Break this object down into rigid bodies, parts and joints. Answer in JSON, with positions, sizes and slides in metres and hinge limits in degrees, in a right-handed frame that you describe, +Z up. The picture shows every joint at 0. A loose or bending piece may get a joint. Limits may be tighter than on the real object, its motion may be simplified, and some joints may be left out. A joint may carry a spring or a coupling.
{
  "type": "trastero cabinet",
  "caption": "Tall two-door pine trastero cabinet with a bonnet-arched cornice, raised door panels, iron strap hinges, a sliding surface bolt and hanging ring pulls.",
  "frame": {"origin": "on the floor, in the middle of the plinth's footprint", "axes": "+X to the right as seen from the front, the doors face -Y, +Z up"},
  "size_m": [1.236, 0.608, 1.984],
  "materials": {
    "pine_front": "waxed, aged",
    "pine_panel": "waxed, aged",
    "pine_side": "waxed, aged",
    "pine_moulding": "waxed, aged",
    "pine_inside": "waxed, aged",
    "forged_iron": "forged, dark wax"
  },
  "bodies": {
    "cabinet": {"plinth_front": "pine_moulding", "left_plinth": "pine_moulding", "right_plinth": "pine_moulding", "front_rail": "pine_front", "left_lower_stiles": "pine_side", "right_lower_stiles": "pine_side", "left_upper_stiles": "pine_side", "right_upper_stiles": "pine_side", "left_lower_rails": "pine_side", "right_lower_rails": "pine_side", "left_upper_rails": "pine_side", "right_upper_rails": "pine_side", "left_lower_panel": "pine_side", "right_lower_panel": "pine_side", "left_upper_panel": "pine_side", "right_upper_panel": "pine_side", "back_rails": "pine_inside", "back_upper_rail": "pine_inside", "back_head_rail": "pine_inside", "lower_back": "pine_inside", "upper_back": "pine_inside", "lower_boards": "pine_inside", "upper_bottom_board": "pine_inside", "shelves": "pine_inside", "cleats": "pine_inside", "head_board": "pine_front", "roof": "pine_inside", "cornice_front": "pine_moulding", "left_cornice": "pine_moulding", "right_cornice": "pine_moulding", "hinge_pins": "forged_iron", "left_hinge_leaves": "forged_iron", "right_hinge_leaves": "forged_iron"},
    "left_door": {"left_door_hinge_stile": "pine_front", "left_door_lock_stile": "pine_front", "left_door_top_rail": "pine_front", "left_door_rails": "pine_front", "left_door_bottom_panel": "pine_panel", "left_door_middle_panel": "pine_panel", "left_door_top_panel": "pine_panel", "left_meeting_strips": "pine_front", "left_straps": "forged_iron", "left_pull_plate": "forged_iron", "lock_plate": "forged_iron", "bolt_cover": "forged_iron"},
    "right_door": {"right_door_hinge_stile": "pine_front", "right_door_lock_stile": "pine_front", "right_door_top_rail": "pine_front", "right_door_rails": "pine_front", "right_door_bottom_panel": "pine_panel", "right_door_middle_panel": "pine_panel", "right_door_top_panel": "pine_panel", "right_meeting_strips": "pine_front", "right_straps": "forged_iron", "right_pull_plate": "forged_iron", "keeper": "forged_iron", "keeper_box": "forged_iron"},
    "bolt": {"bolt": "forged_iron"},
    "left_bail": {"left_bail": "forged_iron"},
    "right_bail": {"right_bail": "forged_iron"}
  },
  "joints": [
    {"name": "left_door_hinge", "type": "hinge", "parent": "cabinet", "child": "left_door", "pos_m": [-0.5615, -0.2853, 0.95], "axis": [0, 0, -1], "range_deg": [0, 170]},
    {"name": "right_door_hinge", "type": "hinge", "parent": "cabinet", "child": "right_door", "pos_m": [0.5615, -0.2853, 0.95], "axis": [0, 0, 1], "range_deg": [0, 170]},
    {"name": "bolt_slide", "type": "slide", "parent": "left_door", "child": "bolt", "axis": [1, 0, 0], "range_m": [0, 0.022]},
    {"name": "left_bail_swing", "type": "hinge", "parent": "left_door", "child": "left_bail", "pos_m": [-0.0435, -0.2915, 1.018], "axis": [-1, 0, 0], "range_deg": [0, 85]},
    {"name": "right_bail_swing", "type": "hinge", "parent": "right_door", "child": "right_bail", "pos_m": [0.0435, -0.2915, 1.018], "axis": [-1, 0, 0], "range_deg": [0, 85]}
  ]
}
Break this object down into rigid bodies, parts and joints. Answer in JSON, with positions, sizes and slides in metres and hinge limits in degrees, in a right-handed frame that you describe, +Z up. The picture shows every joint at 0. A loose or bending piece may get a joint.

========================================

Write out all the data again, exactly as it appears.

Break this object down into rigid bodies, parts and joints. Answer in JSON, with positions, sizes and slides in metres and hinge limits in degrees, in a right-handed frame that you describe, +Z up. The picture shows every joint at 0. A loose or bending piece may get a joint. Limits may be tighter than on the real object, its motion may be simplified, and some joints may be left out. A joint may carry a spring or a coupling.
{
  "type": "trastero cabinet",
  "caption": "Tall two-door pine trastero cabinet with a bonnet-arched cornice, raised door panels, iron strap hinges, a sliding surface bolt and hanging ring pulls.",
  "frame": {"origin": "on the floor, in the middle of the plinth's footprint", "axes": "+X to the right as seen from the front, the doors face -Y, +Z up"},
  "size_m": [1.236, 0.608, 1.984],
  "materials": {
    "pine_front": "waxed, aged",
    "pine_panel": "waxed, aged",
    "pine_side": "waxed, aged",
    "pine_moulding": "waxed, aged",
    "pine_inside": "waxed, aged",
    "forged_iron": "forged, dark wax"
  },
  "bodies": {
    "cabinet": {"plinth_front": "pine_moulding", "left_plinth": "pine_moulding", "right_plinth": "pine_moulding", "front_rail": "pine_front", "left_lower_stiles": "pine_side", "right_lower_stiles": "pine_side", "left_upper_stiles": "pine_side", "right_upper_stiles": "pine_side", "left_lower_rails": "pine_side", "right_lower_rails": "pine_side", "left_upper_rails": "pine_side", "right_upper_rails": "pine_side", "left_lower_panel": "pine_side", "right_lower_panel": "pine_side", "left_upper_panel": "pine_side", "right_upper_panel": "pine_side", "back_rails": "pine_inside", "back_upper_rail": "pine_inside", "back_head_rail": "pine_inside", "lower_back": "pine_inside", "upper_back": "pine_inside", "lower_boards": "pine_inside", "upper_bottom_board": "pine_inside", "shelves": "pine_inside", "cleats": "pine_inside", "head_board": "pine_front", "roof": "pine_inside", "cornice_front": "pine_moulding", "left_cornice": "pine_moulding", "right_cornice": "pine_moulding", "hinge_pins": "forged_iron", "left_hinge_leaves": "forged_iron", "right_hinge_leaves": "forged_iron"},
    "left_door": {"left_door_hinge_stile": "pine_front", "left_door_lock_stile": "pine_front", "left_door_top_rail": "pine_front", "left_door_rails": "pine_front", "left_door_bottom_panel": "pine_panel", "left_door_middle_panel": "pine_panel", "left_door_top_panel": "pine_panel", "left_meeting_strips": "pine_front", "left_straps": "forged_iron", "left_pull_plate": "forged_iron", "lock_plate": "forged_iron", "bolt_cover": "forged_iron"},
    "right_door": {"right_door_hinge_stile": "pine_front", "right_door_lock_stile": "pine_front", "right_door_top_rail": "pine_front", "right_door_rails": "pine_front", "right_door_bottom_panel": "pine_panel", "right_door_middle_panel": "pine_panel", "right_door_top_panel": "pine_panel", "right_meeting_strips": "pine_front", "right_straps": "forged_iron", "right_pull_plate": "forged_iron", "keeper": "forged_iron", "keeper_box": "forged_iron"},
    "bolt": {"bolt": "forged_iron"},
    "left_bail": {"left_bail": "forged_iron"},
    "right_bail": {"right_bail": "forged_iron"}
  },
  "joints": [
    {"name": "left_door_hinge", "type": "hinge", "parent": "cabinet", "child": "left_door", "pos_m": [-0.5615, -0.2853, 0.95], "axis": [0, 0, -1], "range_deg": [0, 170]},
    {"name": "right_door_hinge", "type": "hinge", "parent": "cabinet", "child": "right_door", "pos_m": [0.5615, -0.2853, 0.95], "axis": [0, 0, 1], "range_deg": [0, 170]},
    {"name": "bolt_slide", "type": "slide", "parent": "left_door", "child": "bolt", "axis": [1, 0, 0], "range_m": [0, 0.022]},
    {"name": "left_bail_swing", "type": "hinge", "parent": "left_door", "child": "left_bail", "pos_m": [-0.0435, -0.2915, 1.018], "axis": [-1, 0, 0], "range_deg": [0, 85]},
    {"name": "right_bail_swing", "type": "hinge", "parent": "right_door", "child": "right_bail", "pos_m": [0.0435, -0.2915, 1.018], "axis": [-1, 0, 0], "range_deg": [0, 85]}
  ]
}
Break this object down into rigid bodies, parts and joints. Answer in JSON, with positions, sizes and slides in metres and hinge limits in degrees, in a right-handed frame that you describe, +Z up. The picture shows every joint at 0. A loose or bending piece may get a joint.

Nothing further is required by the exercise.